-------- Supplied records --------

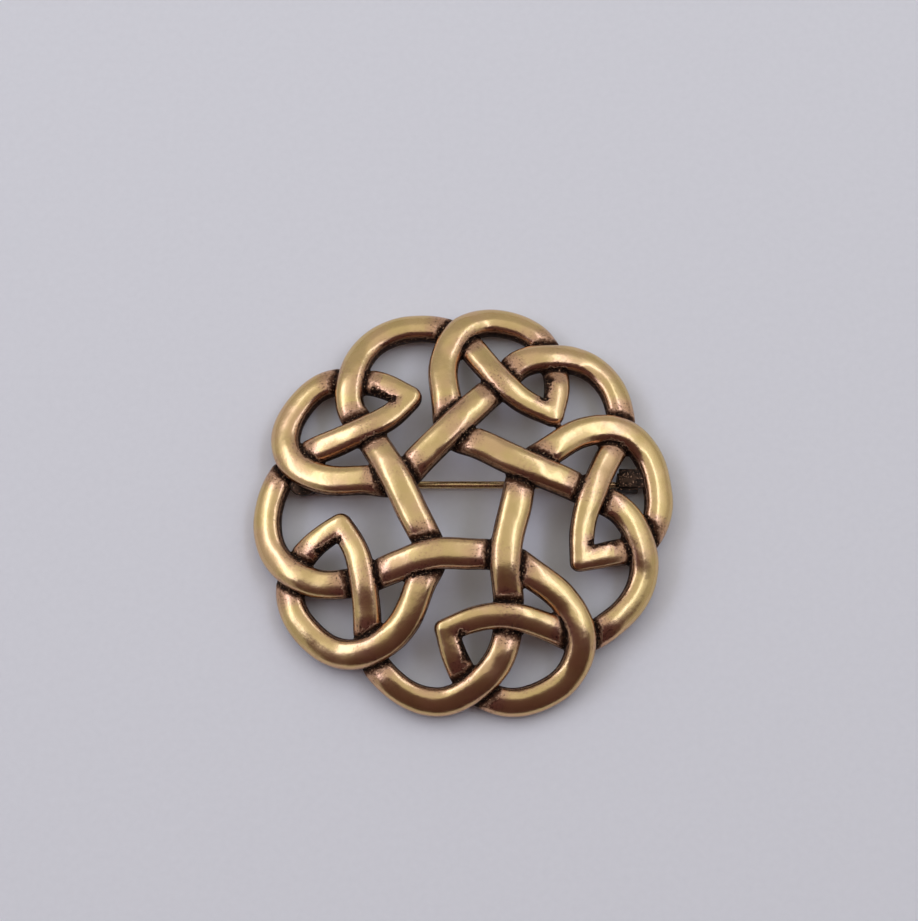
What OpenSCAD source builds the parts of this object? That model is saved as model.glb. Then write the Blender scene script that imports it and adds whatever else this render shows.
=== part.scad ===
// Round openwork brooch: one endless knot cast in bronze, with a hinged bar pin behind it.
// The brooch lies on its back: +Z comes out of its front, +X is the right and +Y the top
// of the front view. The origin is under the middle, on the surface that it lies on.

/* [Knot] */
// Width of the brooch across the rim
across = 47.8; // [47.2:0.2:49.4]
// How far the middle of the knot stands in front of its rim
dome_rise = 5.4; // [5.0:0.1:6.5]
// Width of a strand where a big arc passes over
strand_w = 3.4; // [3.0:0.1:3.6]
// Height of a strand's rounded front, at that width
crown_h = 1.6; // [1.3:0.05:1.8]
// Depth of a strand's flat back below its widest place
back_h = 0.85; // [0.7:0.05:1.0]
// How far a strand rises to pass over another, and sinks to pass under
weave_h = 0.55; // [0.4:0.05:0.7]
// How far the crossings wander from their regular places, 1 as cast, 0 regular
unevenness = 1; // [0:0.1:1]
// Longest step between two sections of a strand
section_step = 1.4; // [1.2:0.1:2.0]

/* [Pin] */
// Diameter of the pin's wire
pin_d = 0.85; // [0.7:0.05:0.9]
// How far the pin lies above the middle in the front view
pin_y = 3.0; // [2.9:0.05:3.1]
// Height of the pin's axis above the surface that the brooch lies on
pin_z = 1.05; // [1.02:0.01:1.1]
// How far the pin's point reaches to the right of the middle
point_x = 20.9; // [20.6:0.1:21.2]
// Length of the pin's taper
point_l = 5.0; // [4:0.5:7]
// Diameter that is left at the very point
point_d = 0.15; // [0.1:0.05:0.3]

/* [Hinge] */
// Distance of the hinge's axis to the left of the middle
hinge_x = 18.0; // [17.9:0.1:18.1]
// Outer diameter of the pin's flat eye
eye_d = 1.8; // [1.7:0.05:1.9]
// Thickness of the pin's flat eye
eye_t = 0.85; // [0.85:0.01:0.88]
// Diameter of the rivet
rivet_d = 0.8; // [0.7:0.05:0.85]
// Space between the rivet and the pin's eye, all round
rivet_play = 0.05; // [0.03:0.01:0.08]
// Space between the eye and each ear
ear_play = 0.06; // [0.05:0.01:0.08]
// Thickness of each ear
ear_t = 0.5; // [0.4:0.05:0.55]
// Diameter of the rivet's heads
head_d = 1.2; // [1.1:0.05:1.25]
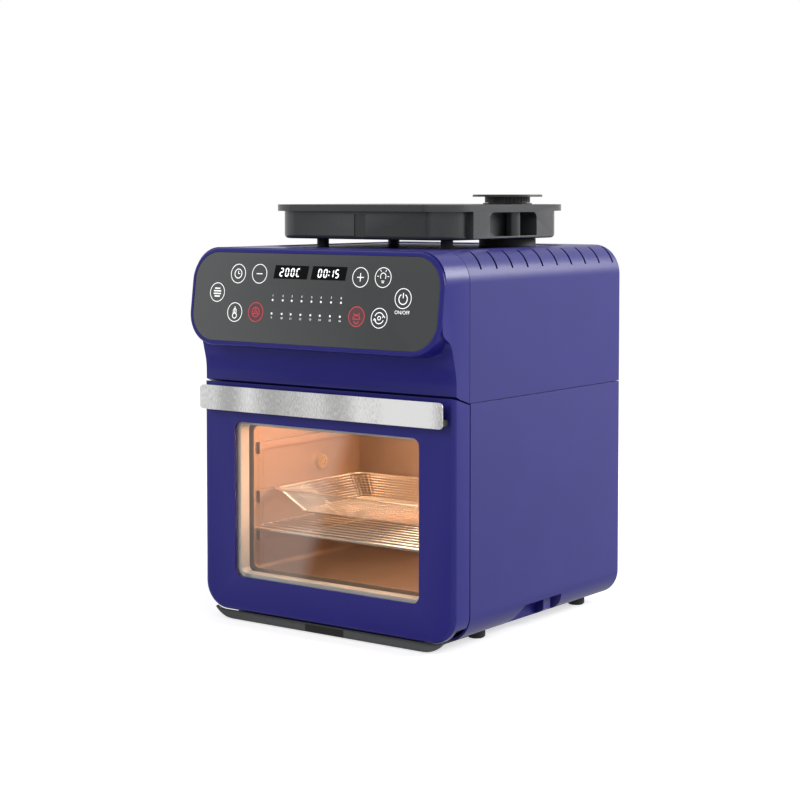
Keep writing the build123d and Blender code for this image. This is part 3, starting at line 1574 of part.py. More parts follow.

--------

What you should do —
Every line above should be printed again exactly as it stands.

Task response —
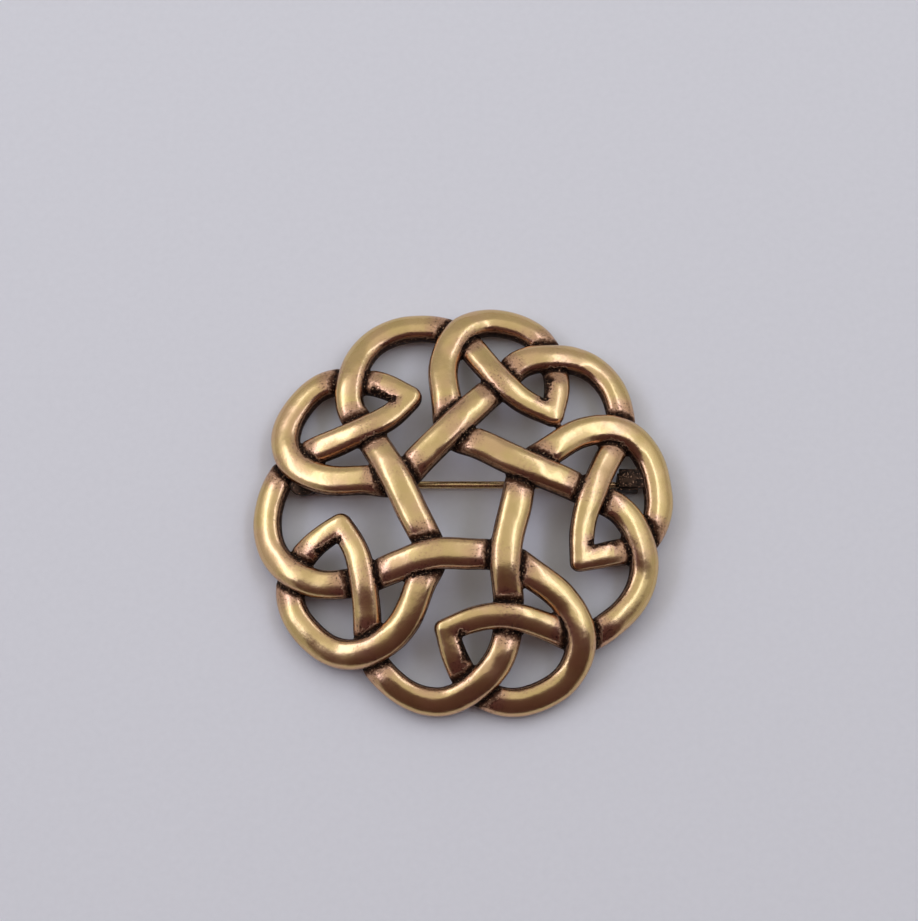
What OpenSCAD source builds the parts of this object? That model is saved as model.glb. Then write the Blender scene script that imports it and adds whatever else this render shows.
=== part.scad ===
// Round openwork brooch: one endless knot cast in bronze, with a hinged bar pin behind it.
// The brooch lies on its back: +Z comes out of its front, +X is the right and +Y the top
// of the front view. The origin is under the middle, on the surface that it lies on.

/* [Knot] */
// Width of the brooch across the rim
across = 47.8; // [47.2:0.2:49.4]
// How far the middle of the knot stands in front of its rim
dome_rise = 5.4; // [5.0:0.1:6.5]
// Width of a strand where a big arc passes over
strand_w = 3.4; // [3.0:0.1:3.6]
// Height of a strand's rounded front, at that width
crown_h = 1.6; // [1.3:0.05:1.8]
// Depth of a strand's flat back below its widest place
back_h = 0.85; // [0.7:0.05:1.0]
// How far a strand rises to pass over another, and sinks to pass under
weave_h = 0.55; // [0.4:0.05:0.7]
// How far the crossings wander from their regular places, 1 as cast, 0 regular
unevenness = 1; // [0:0.1:1]
// Longest step between two sections of a strand
section_step = 1.4; // [1.2:0.1:2.0]

/* [Pin] */
// Diameter of the pin's wire
pin_d = 0.85; // [0.7:0.05:0.9]
// How far the pin lies above the middle in the front view
pin_y = 3.0; // [2.9:0.05:3.1]
// Height of the pin's axis above the surface that the brooch lies on
pin_z = 1.05; // [1.02:0.01:1.1]
// How far the pin's point reaches to the right of the middle
point_x = 20.9; // [20.6:0.1:21.2]
// Length of the pin's taper
point_l = 5.0; // [4:0.5:7]
// Diameter that is left at the very point
point_d = 0.15; // [0.1:0.05:0.3]

/* [Hinge] */
// Distance of the hinge's axis to the left of the middle
hinge_x = 18.0; // [17.9:0.1:18.1]
// Outer diameter of the pin's flat eye
eye_d = 1.8; // [1.7:0.05:1.9]
// Thickness of the pin's flat eye
eye_t = 0.85; // [0.85:0.01:0.88]
// Diameter of the rivet
rivet_d = 0.8; // [0.7:0.05:0.85]
// Space between the rivet and the pin's eye, all round
rivet_play = 0.05; // [0.03:0.01:0.08]
// Space between the eye and each ear
ear_play = 0.06; // [0.05:0.01:0.08]
// Thickness of each ear
ear_t = 0.5; // [0.4:0.05:0.55]
// Diameter of the rivet's heads
head_d = 1.2; // [1.1:0.05:1.25]
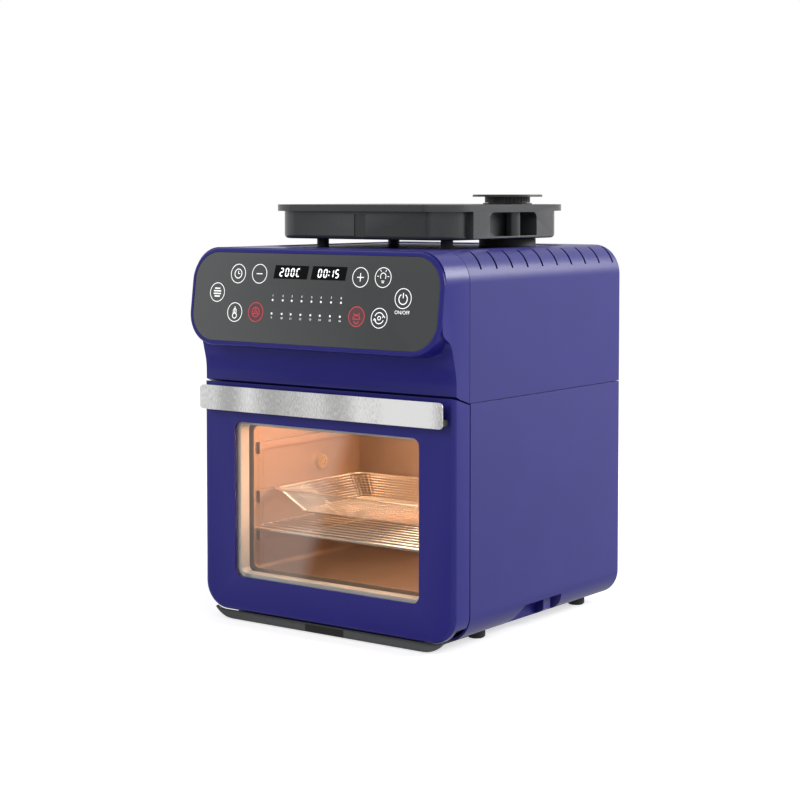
Keep writing the build123d and Blender code for this image. This is part 3, starting at line 1574 of part.py. More parts follow.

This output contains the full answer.